Data provided =>
------------------------------

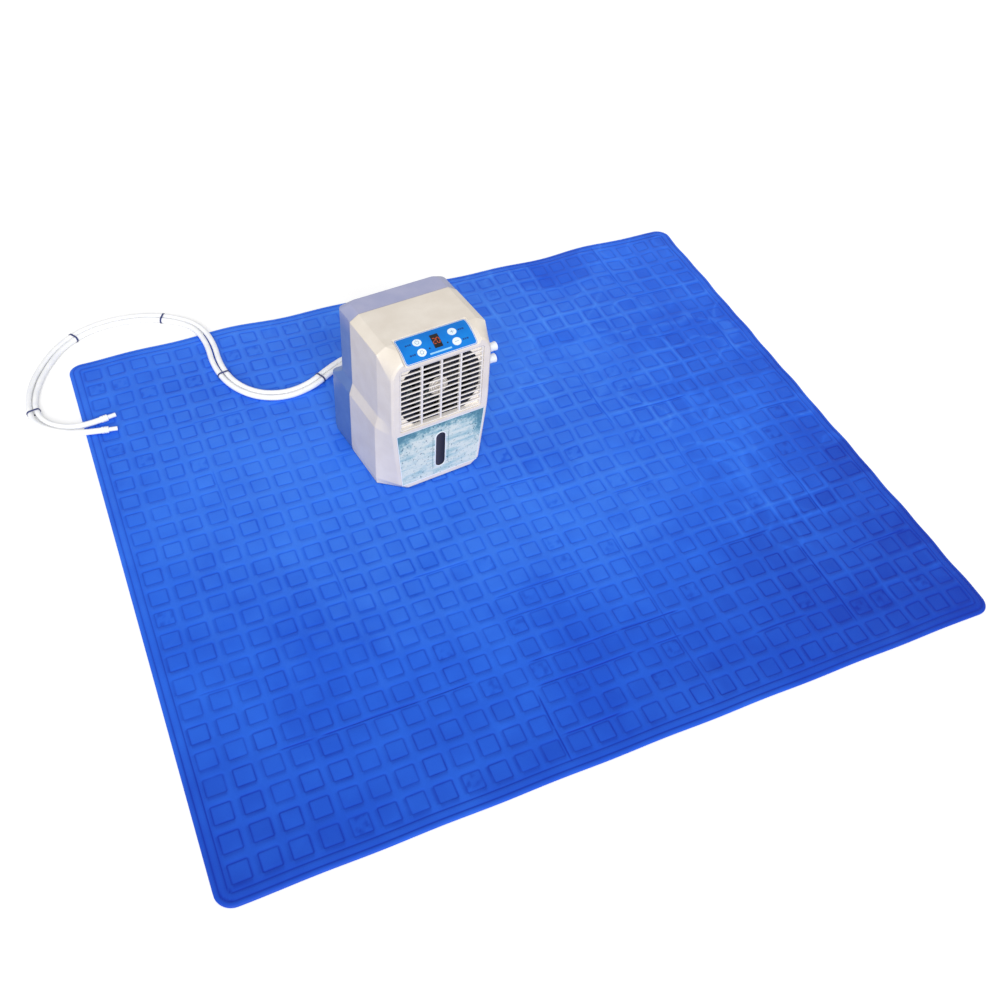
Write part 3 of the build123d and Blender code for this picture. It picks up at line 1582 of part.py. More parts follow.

------------------------------

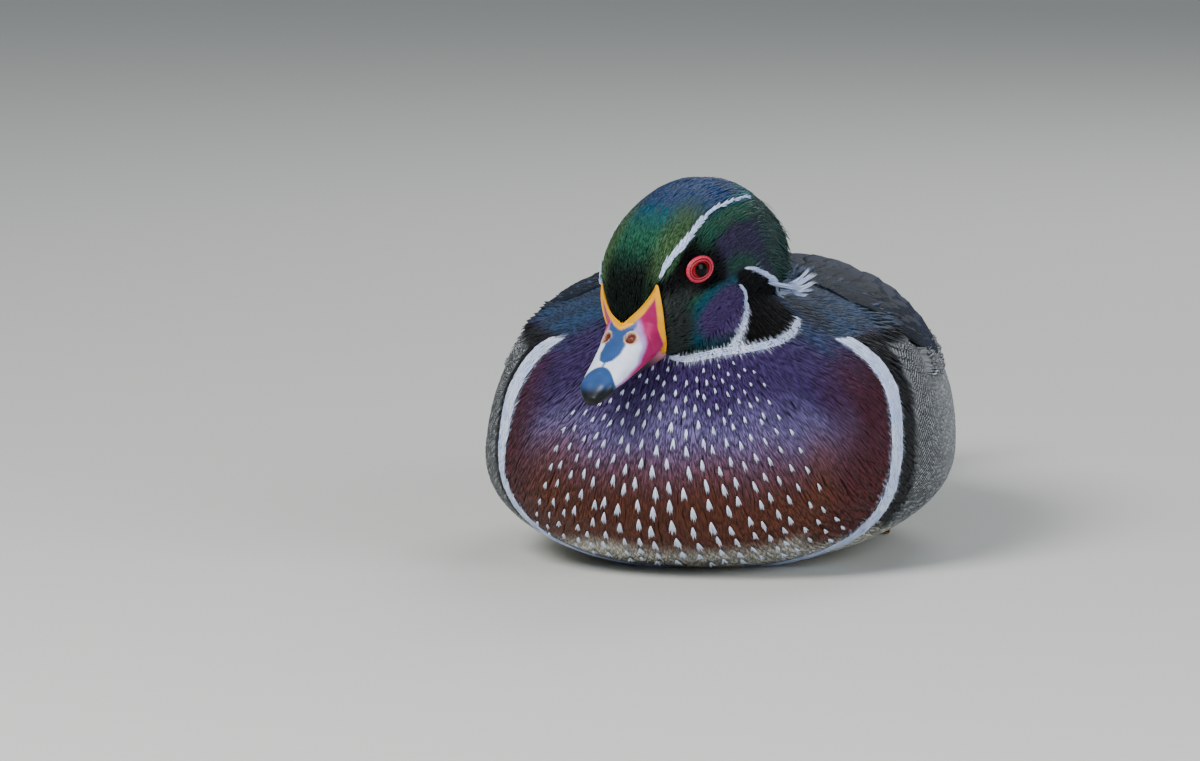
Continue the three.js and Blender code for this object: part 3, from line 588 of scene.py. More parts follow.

------------------------------

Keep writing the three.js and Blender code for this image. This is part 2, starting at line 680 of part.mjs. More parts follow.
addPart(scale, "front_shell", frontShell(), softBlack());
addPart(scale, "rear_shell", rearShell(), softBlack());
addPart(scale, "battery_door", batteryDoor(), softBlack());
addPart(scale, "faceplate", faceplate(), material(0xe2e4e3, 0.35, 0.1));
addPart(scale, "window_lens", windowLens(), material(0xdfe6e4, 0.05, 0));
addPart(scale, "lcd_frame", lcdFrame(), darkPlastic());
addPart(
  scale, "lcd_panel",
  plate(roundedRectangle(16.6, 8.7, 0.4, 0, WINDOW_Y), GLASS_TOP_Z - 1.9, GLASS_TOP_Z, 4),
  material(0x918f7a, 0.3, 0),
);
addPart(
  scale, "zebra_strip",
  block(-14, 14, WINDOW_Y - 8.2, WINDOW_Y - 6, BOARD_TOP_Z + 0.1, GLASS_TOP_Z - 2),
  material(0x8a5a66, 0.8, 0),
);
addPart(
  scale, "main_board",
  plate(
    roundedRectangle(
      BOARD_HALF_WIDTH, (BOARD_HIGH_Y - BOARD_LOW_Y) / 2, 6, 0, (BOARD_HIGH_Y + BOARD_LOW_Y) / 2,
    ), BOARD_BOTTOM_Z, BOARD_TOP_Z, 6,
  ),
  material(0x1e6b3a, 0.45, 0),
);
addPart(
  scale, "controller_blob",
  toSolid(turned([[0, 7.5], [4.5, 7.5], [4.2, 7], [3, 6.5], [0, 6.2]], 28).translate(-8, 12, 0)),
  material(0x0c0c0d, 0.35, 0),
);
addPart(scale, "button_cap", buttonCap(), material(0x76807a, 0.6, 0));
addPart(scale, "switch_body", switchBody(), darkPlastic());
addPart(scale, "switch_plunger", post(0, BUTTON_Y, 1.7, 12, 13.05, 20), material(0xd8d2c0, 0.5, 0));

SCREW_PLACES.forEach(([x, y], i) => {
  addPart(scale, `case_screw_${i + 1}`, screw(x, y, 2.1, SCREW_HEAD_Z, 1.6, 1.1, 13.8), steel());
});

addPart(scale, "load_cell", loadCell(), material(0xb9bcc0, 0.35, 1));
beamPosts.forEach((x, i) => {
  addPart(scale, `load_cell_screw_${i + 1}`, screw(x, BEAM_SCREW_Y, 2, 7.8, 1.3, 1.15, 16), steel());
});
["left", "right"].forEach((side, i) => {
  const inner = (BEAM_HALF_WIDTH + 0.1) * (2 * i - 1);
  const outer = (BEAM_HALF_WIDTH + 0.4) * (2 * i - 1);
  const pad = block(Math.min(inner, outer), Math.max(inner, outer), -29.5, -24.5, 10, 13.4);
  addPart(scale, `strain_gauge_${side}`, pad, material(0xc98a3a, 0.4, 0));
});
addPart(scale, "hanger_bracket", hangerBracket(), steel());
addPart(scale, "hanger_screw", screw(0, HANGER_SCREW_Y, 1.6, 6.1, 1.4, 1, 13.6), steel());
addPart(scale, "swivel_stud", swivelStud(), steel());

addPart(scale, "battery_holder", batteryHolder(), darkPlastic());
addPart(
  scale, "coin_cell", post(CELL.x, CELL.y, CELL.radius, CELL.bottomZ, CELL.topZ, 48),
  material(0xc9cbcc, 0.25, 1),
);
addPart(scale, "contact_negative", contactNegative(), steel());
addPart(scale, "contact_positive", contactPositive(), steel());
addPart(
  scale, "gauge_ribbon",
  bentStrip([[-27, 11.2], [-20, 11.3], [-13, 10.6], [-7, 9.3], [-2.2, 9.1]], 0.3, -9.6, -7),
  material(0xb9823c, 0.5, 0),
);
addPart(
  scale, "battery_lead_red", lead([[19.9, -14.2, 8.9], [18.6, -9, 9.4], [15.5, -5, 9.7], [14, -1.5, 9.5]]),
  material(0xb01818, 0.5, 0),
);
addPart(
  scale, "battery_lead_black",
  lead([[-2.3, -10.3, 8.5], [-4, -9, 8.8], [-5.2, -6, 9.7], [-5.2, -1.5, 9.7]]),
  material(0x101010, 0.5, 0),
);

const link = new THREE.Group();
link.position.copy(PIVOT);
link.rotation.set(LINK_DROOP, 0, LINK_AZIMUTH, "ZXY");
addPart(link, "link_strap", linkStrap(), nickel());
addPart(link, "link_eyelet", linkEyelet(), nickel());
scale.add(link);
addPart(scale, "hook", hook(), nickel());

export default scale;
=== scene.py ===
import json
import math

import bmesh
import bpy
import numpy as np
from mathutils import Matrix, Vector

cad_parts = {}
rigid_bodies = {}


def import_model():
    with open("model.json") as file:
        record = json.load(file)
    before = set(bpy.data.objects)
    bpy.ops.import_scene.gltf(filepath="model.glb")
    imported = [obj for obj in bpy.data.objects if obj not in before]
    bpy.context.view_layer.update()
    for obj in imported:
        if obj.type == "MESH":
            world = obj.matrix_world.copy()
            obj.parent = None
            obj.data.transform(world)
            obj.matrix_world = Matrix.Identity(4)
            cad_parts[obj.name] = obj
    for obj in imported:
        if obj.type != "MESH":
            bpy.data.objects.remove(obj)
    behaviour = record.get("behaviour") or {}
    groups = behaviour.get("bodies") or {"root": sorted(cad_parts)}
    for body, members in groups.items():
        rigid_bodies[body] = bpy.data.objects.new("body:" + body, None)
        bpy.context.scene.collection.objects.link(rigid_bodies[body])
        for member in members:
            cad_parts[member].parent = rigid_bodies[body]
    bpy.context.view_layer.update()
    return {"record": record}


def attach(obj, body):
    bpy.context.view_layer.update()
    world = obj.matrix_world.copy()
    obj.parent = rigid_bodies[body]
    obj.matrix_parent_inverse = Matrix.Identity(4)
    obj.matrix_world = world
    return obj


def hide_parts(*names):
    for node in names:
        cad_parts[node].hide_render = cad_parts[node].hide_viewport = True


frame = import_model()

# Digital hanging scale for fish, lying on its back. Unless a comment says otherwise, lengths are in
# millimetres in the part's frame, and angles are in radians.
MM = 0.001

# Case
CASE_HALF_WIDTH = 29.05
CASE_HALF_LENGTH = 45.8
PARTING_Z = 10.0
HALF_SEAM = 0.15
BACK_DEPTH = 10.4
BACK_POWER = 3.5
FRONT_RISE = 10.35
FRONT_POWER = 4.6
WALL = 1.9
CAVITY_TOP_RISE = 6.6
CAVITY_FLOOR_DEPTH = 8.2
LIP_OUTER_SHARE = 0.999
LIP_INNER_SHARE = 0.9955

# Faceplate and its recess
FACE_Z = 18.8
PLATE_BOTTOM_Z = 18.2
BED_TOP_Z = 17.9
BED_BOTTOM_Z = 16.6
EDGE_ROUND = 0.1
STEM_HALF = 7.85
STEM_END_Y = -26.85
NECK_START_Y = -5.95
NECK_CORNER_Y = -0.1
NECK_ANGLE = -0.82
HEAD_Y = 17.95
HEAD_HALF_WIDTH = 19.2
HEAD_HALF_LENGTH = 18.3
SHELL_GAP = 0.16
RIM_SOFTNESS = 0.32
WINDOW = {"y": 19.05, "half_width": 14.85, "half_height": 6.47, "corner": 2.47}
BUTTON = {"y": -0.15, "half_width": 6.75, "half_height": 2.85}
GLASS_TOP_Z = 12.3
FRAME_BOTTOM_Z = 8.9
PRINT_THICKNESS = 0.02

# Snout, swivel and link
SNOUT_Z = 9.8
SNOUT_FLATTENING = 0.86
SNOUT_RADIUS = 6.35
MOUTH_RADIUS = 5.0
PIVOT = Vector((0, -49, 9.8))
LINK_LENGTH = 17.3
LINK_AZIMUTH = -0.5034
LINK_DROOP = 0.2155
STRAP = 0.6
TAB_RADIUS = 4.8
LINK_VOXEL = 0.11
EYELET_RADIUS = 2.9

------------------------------

Aim => Above are the records; from them, give again exactly the lines from the one containing "const link = new THREE.Group();" through the one containing "cad_parts[obj.name] = obj", both included.

Final answer =>
const link = new THREE.Group();
link.position.copy(PIVOT);
link.rotation.set(LINK_DROOP, 0, LINK_AZIMUTH, "ZXY");
addPart(link, "link_strap", linkStrap(), nickel());
addPart(link, "link_eyelet", linkEyelet(), nickel());
scale.add(link);
addPart(scale, "hook", hook(), nickel());

export default scale;
=== scene.py ===
import json
import math

import bmesh
import bpy
import numpy as np
from mathutils import Matrix, Vector

cad_parts = {}
rigid_bodies = {}


def import_model():
    with open("model.json") as file:
        record = json.load(file)
    before = set(bpy.data.objects)
    bpy.ops.import_scene.gltf(filepath="model.glb")
    imported = [obj for obj in bpy.data.objects if obj not in before]
    bpy.context.view_layer.update()
    for obj in imported:
        if obj.type == "MESH":
            world = obj.matrix_world.copy()
            obj.parent = None
            obj.data.transform(world)
            obj.matrix_world = Matrix.Identity(4)
            cad_parts[obj.name] = obj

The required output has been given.